At an operations center in its headquarters, First Solar technicians monitor color-coded images of its power plants that display the output for each section of panels connected to an inverter. That helps them predict the next hour's production with 84 percent accuracy on average. With a mouse click, operators may view current and historic performance, and an automated work order is issued any time a section dips 4 percent below expectations.
That data lets the company warn grid operators hours in advance of anticipated changes in output. Technicians remotely reduce output when grid operators need less and "clip" output in specific sections to lengthen the life of inverters and other equipment when panels produce too much.
By making an unreliable power source more predictable, First Solar lets utilities reduce the cost of electricity by taking solar power more often and scaling back consumption of fossil fuels, Hughes said.

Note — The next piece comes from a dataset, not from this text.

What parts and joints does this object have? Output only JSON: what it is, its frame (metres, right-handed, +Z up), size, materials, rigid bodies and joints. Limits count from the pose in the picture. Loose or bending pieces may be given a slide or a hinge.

"It's a simple fuel arbitrage," said the former executive at Accelergy Corp. and Enron Corp. "Consume less fuel during daylight and you save money."
Those capabilities will appeal to utilities and grid operators, which sometimes impose penalties for "imbalances" between forecasted power supplies and actual deliveries, said Steve Greenlee, a spokesman for the California Independent Grid Operator. "We are concerned about the dispatchability of wind and solar power and we're pleased to see any improvements in forecasting accuracy."

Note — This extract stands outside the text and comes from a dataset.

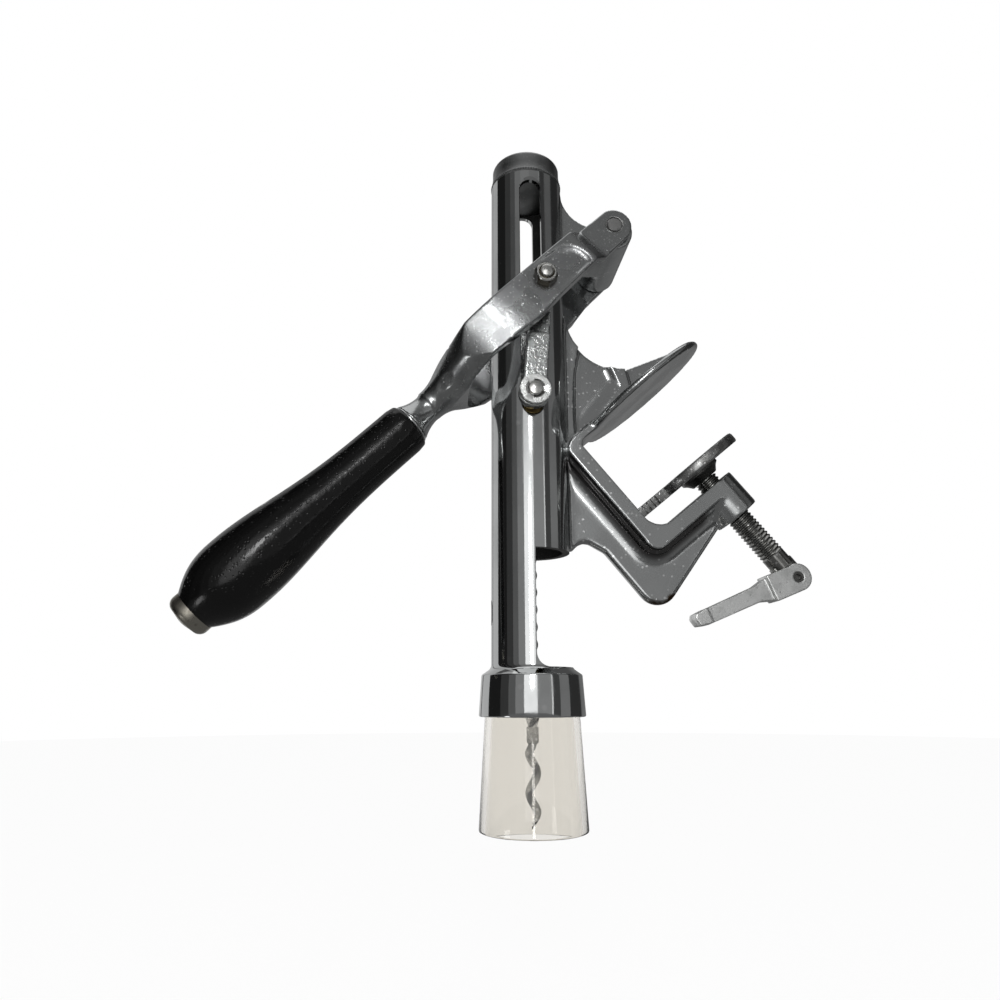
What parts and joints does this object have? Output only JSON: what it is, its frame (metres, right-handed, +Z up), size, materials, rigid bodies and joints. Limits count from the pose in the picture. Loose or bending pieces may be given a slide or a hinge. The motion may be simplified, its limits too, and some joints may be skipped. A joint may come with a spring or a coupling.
{
  "type": "counter mount corkscrew",
  "caption": "Lever corkscrew on an upright barrel with a screw clamp for a counter's edge, a wooden handle and a clear cup for the bottle's neck.",
  "frame": {"origin": "middle of the round upper jaw's underside, the face that lies on the counter", "axes": "+Z up along the barrel, +X towards the clamp, +Y away from the viewer of the picture"},
  "size_m": [0.2407, 0.065, 0.27],
  "materials": {
    "casting": "polished, with grainy cast flanks",
    "cap": "polished",
    "lever": "plated and worn, pitted",
    "handle": "gloss black lacquer",
    "steel": "satin",
    "bright_steel": "bright",
    "links": "hammered, darkened",
    "nut": "plain",
    "cup": "clear, faintly warm",
    "pad": "dark, worn"
  },
  "bodies": {
    "frame": {"barrel": "casting", "clamp_frame": "casting", "top_cap": "cap", "drive_nut": "nut", "nut_set_screw": "steel", "bottle_cup": "cup", "fulcrum_pin": "steel"},
    "lever": {"lever_fork": "lever", "handle_rod": "steel", "grip_ferrule": "bright_steel", "handle_grip": "handle", "end_cap": "bright_steel", "lever_studs": "steel", "stud_nuts": "steel"},
    "carriage": {"carriage": "steel", "cross_pin": "bright_steel", "link_spacers": "steel", "retaining_rings": "steel", "thrust_washer": "steel", "spindle_plug": "steel"},
    "links": {"link_front": "links", "link_rear": "links", "link_journals": "steel"},
    "spindle": {"spindle": "bright_steel", "worm": "bright_steel"},
    "clamp_pad": {"clamp_pad": "pad", "pad_socket": "pad"},
    "clamp_screw": {"clamp_screw": "steel"},
    "thumb_lever": {"thumb_lever": "lever", "thumb_pin": "steel"}
  },
  "joints": [
    {"name": "lever_swing", "type": "hinge", "parent": "frame", "child": "lever", "pos_m": [-0.01415, 0, 0.06564], "axis": [0, 1, 0], "range_deg": [0, 135]},
    {"name": "carriage_slide", "type": "slide", "parent": "frame", "child": "carriage", "axis": [0, 0, 1], "range_m": [0, 0.08704]},
    {"name": "link_swing", "type": "hinge", "parent": "carriage", "child": "links", "pos_m": [-0.04765, 0, -0.00753], "axis": [0, 1, 0], "range_deg": [0, 45.86]},
    {"name": "spindle_turn", "type": "hinge", "parent": "carriage", "child": "spindle", "pos_m": [-0.04765, 0, -0.00753], "axis": [0, 0, 1], "range_deg": [0, 2404.2]},
    {"name": "pad_slide", "type": "slide", "parent": "frame", "child": "clamp_pad", "axis": [-0.6361, 0, 0.7716], "range_m": [-0.0018, 0.0085]},
    {"name": "screw_turn", "type": "hinge", "parent": "clamp_pad", "child": "clamp_screw", "pos_m": [0.03969, 0, -0.05476], "axis": [-0.6361, 0, 0.7716], "range_deg": [-413.2, 1932.6]},
    {"name": "thumb_swing", "type": "hinge", "parent": "clamp_screw", "child": "thumb_lever", "pos_m": [0.05649, 0, -0.07513], "axis": [0, -1, 0], "range_deg": [0, 215]}
  ],
  "couplings": [
    {"joint": "carriage_slide", "follows": "lever_swing", "m_per_rad": 0.03677},
    {"joint": "link_swing", "follows": "lever_swing", "ratio": 0.33748},
    {"joint": "spindle_turn", "follows": "lever_swing", "ratio": 17.772},
    {"joint": "screw_turn", "follows": "pad_slide", "rad_per_m": 3957.9}
  ]
}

Hughes, a former executive at Accelergy Corp. and Enron Corp., was hired as CEO in May. He took over from Chairman Mike Ahearn, who stepped into the position on an interim basis after ousting Rob Gillette in October.
He's already made moves to expand in other regions. First Solar opened an office in Bangkok last month and started a joint testing program with King Adbullah University in Saudi Arabia in June. The company formed development unit in India in May and hired a General Electric Co. (GE) executive, Sujoy Ghosh, to run it.
"First Solar commands a lot of respect and this is probably the best strategy for them to pursue in an increasingly competitive environment," Michael Liebreich, chief executive officer of Bloomberg New Energy Finance, said in a interview. "They can be the best at utility-scale solar and carve out a healthy niche for their thin-film panels."
Chinese competitors have caught on to First Solar's strategy and are building their own utility-scale projects. Trina Solar Ltd. (TSL) said last month it's shifting to downstream project development to boost sales of its panels and increase profit margins. It announced plans this week to separate its manufacturing and development operations.
"Downstream is going to be our major focus," Chief Financial Officer Terry Wang said on an Aug. 21 conference call with analysts and investors. "We're making money with a higher profit than the average manufacturing margin."
The competition will make Hughes's job more difficult, said Rob Stone, an analyst at Cowen & Co. in Boston.
"Trina's aspiring project business means more competition for First Solar," Cowen said. "It's a mystery to me why First Solar has any particular advantage."
Where the company does have an advantage is in managing power spikes and improving production forecasting, said Mark Bachman, an analyst at Boston-based Avian Securities. Those capabilities set it apart from Chinese rivals that are beginning to develop power plants now and lack the expertise to manage them with the same proficiency.
"This is a new piece of their long-term strategy," Bachman said. "They need to get the story out there and start showing some ability to build out their pipeline because time is running out. They need big commitments on big plants soon or the party will end."